### Weighing the Giants IV: Cosmology and Neutrino Mass

(10 votes from 9 institutions)

(Abridged) We employ robust weak gravitational lensing measurements to improve cosmological constraints from measurements of the galaxy cluster mass function and its evolution, using X-ray selected clusters detected in the ROSAT All-Sky Survey. Our lensing analysis provides a constraint on the absolute mass scale of such clusters at the 8 per cent level (including both statistical and systematic uncertainties), a factor of $\sim 2$ improvement over the best previous work. In combination with the survey data and extensive X-ray follow-up observations, our weak lensing measurements lead to a tight constraint on a combination of the mean matter density and late-time normalization of the matter power spectrum, $\sigma_8(\Omega_m/0.3)^{0.17}=0.81\pm0.03$, with marginalized, one-dimensional constraints of $\Omega_m=0.26\pm0.03$ and $\sigma_8=0.83\pm0.04$. These constraints are consistent with our own previous work, but are offset from some independent cluster studies.
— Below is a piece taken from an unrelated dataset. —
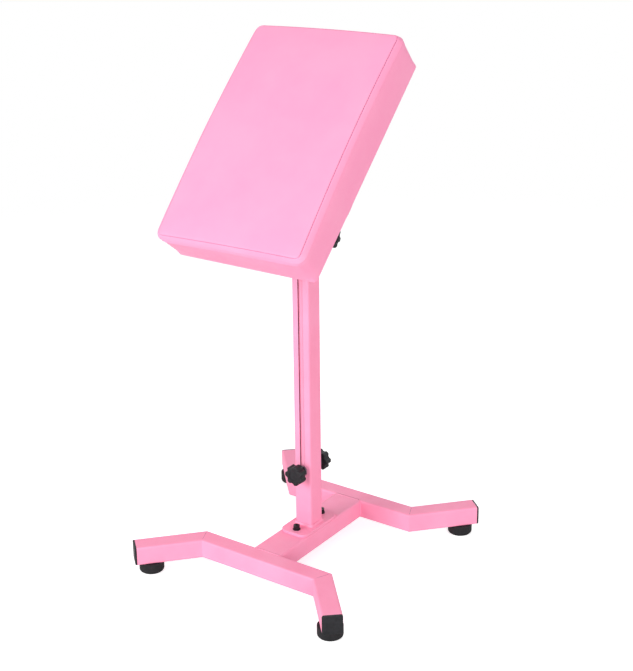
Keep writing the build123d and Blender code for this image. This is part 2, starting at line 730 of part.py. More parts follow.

Our new results are in good agreement with constraints from cosmic microwave background (CMB) data under the assumption of a flat $\Lambda$CDM cosmology with minimal neutrino mass. Consequently, we find no evidence for non-minimal neutrino mass from the combination of cluster data with CMB, supernova and BAO measurements, regardless of whether WMAP or Planck data are used (and independent of the recent claimed detection of B-modes on degree scales). We also present improved constraints on models of dark energy (both constant and evolving) and modifications of gravity, for which our cluster measurements provide some of the tightest and most robust constraints to date, as well as primordial non-Gaussianity. In all cases, we find results consistent with the standard model of cosmology. Assuming flatness, the constraints for a constant dark energy equation of state from the cluster data alone are at the 15 per cent level.